Bishop Ward speaks about Holy Week in this Connections video. Watch the video above or read the transcript below. Also, Bishop Ward has published a related devotion, called The Power of the Silent Garden.
This journey through Holy Week, to the cross and finally to the tomb on Easter Sunday, will end in a beautiful garden. The garden is described at the end of the Gospel of John. When Jesus is crucified, Joseph of Arimathea asks for Jesus’ body. He wants to take it, anoint it, and bury it in a way that’s proper, according to the Jewish custom. Nicodemus, the same one who came to Jesus by night and asked Jesus questions, brings now ointment to anoint the body of Jesus – myrrh and other spices. Jesus’ body is taken to a garden and there, his body is anointed, wrapped in cloths, and it is laid in the tomb.
Throughout the long Saturday, between the crucifixion on Friday and the resurrection moment, the garden is silent – a silent witness to a very very long day of waiting and watching. The silence in the garden is accented by the blooming of beautiful flowers, the silent trumpeting of lilies, the beautiful colors of other flowers in the spring.
The story of our salvation begins in a garden and ends in a garden. In Genesis, humanity created, is placed in a garden, and they’re to till it and to keep it. In Revelation, when all things are consummated, there is a garden with twelve trees for the healing of the nations. In the Easter garden, everything that happened in Eden is redeemed and made right. The sin which happened in Eden, the turning away from God, is overcome by radiant love and light. We watch in the silent garden on this Saturday and then early on Sunday morning, we see the stone rolled back. The tomb is empty and Christ is alive – alive in the world and alive in all eternity.
Last fall, I found myself in Palestine, in the city of Bethlehem, the birthplace of our Savior. I was visiting Wi’am Conflict Transformation Center, a partner mission agency of the Board of Global Ministries of The United Methodist Church.
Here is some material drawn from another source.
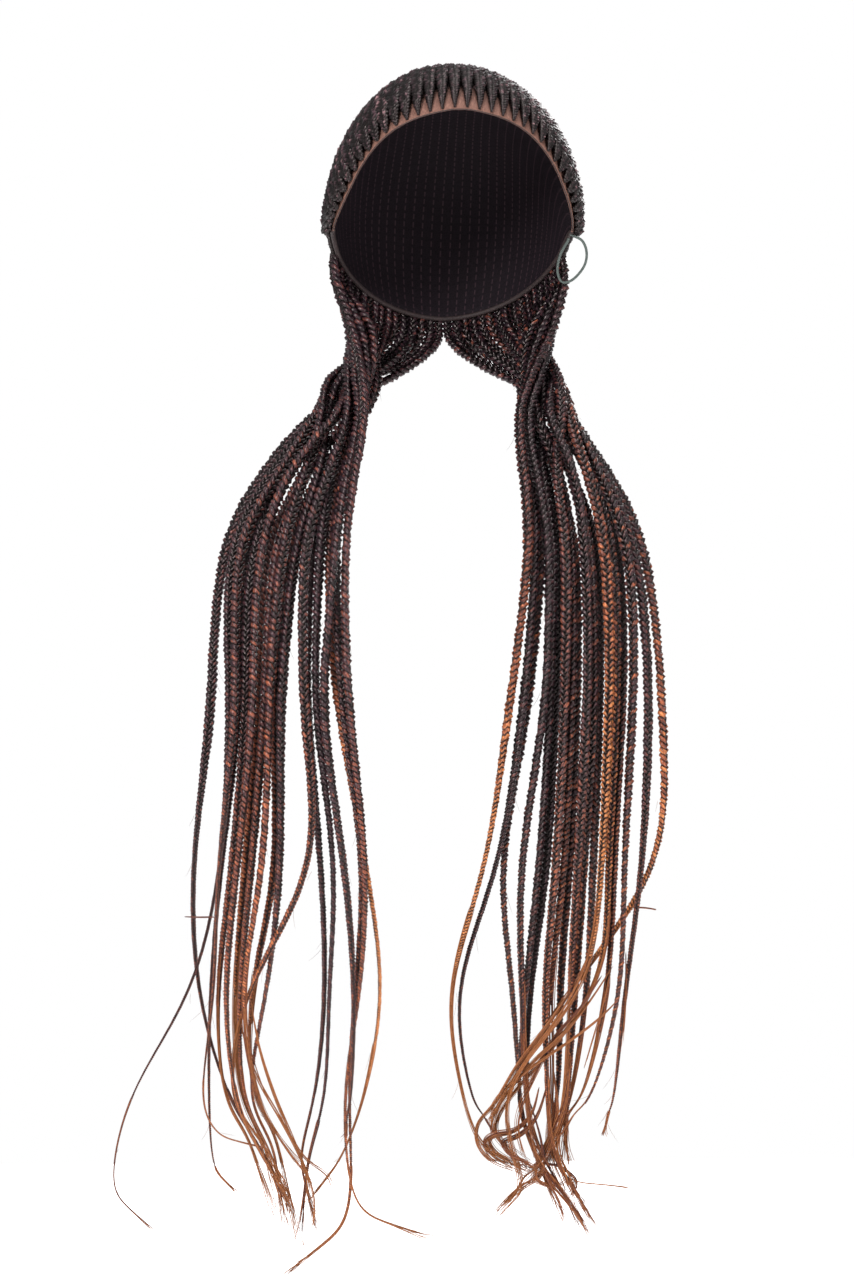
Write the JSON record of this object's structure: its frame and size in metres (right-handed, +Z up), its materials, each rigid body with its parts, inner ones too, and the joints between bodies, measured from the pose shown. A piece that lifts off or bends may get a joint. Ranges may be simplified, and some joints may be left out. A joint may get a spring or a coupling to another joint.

Wi’am sits against the harsh separation wall, dividing Israel from the Palestinian territories. The wall surrounds Bethlehem so that the people are captives in their own city. Wi’am Conflict Transformation Center, up against that wall, which represents division and harshness and even violence, cultivates a beautiful garden, right up to the wall. I asked the missionaries who work there about the garden and they said, “It is our silent witness for all that is right and against all that is wrong.”
It’s an Easter garden in my memory and as Jesus is laid in the tomb and we watch in silence for the resurrection victory, I give thanks for every place in this world where we believe and where we stand and where we cultivate and where we create beauty as a witness to the great beauty of God in Jesus Christ triumphant over the grave.
May this Holy Week be a time of renewal and renewed commitment and of the deep appreciation for the beauty of Christ’s way among us. As we travel all the way to Calvary with Jesus, and as we wait in the garden for his resurrection, may we be blessed with strength and light and strong hope.